Vous avez été ministre de la Culture sous Abdou Diouf. Est-ce qu’on peut parler de l’implication de sa famille dans la gestion de l’Etat ?
Il m’était arrivé de m’indigner du comportement d’un membre de la famille du président Abdou Diouf ; je n’ai plus en mémoire les détails, mais je me souviendrai toujours le soupir profondément indigné lâché par le Président. Après m’avoir fixé, il dit : « Ah la famille ! » Abdou, à ma connaissance, n’a jamais impliqué ses enfants dans la gestion des affaires publiques. Il n’est pas de nature à y penser. Durant tout le temps que j’ai passé aux côtés de Senghor et d’Abdou Diouf, je n’ai jamais eu l’occasion de serrer la main à leurs enfants.

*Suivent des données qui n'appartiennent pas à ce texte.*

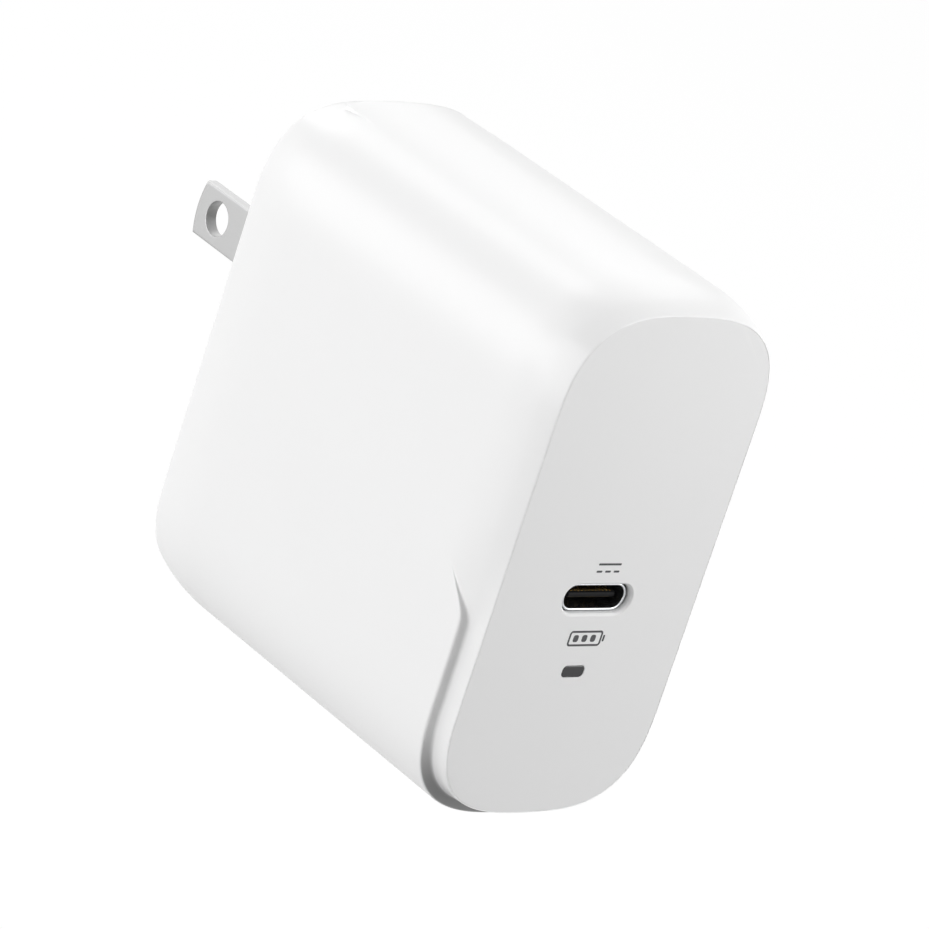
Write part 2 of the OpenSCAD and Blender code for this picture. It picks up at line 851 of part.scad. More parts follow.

Pourquoi ? Parce que c’est le travail, les fonctions étatiques qui me liaient à leurs pères qui, en aune manière, ne confondaient la vie publique et la vie privée.
Vous qui avez l’expérience gouvernementale, est-ce que le fait d’impliquer la famille proche ou lointaine peut être la source de désagréments dans la marche de la cité ?
Vous savez, il y a du bon et du mauvais. Quand on choisit le collaborateur dans la famille, généralement c’est des gens qu’on connaît bien donc, selon la densité de notre personnalité, nous pouvons tenir compte de leurs compétences connues de nous ou ne tenir compte que des liens de sang. Choisir en dehors de la famille et de son cercle familier, est rassurant aux yeux de l’extérieur ; mais il comporte souvent de très mauvais choix, d’où des remaniements intempestifs de certains chefs d’Etat.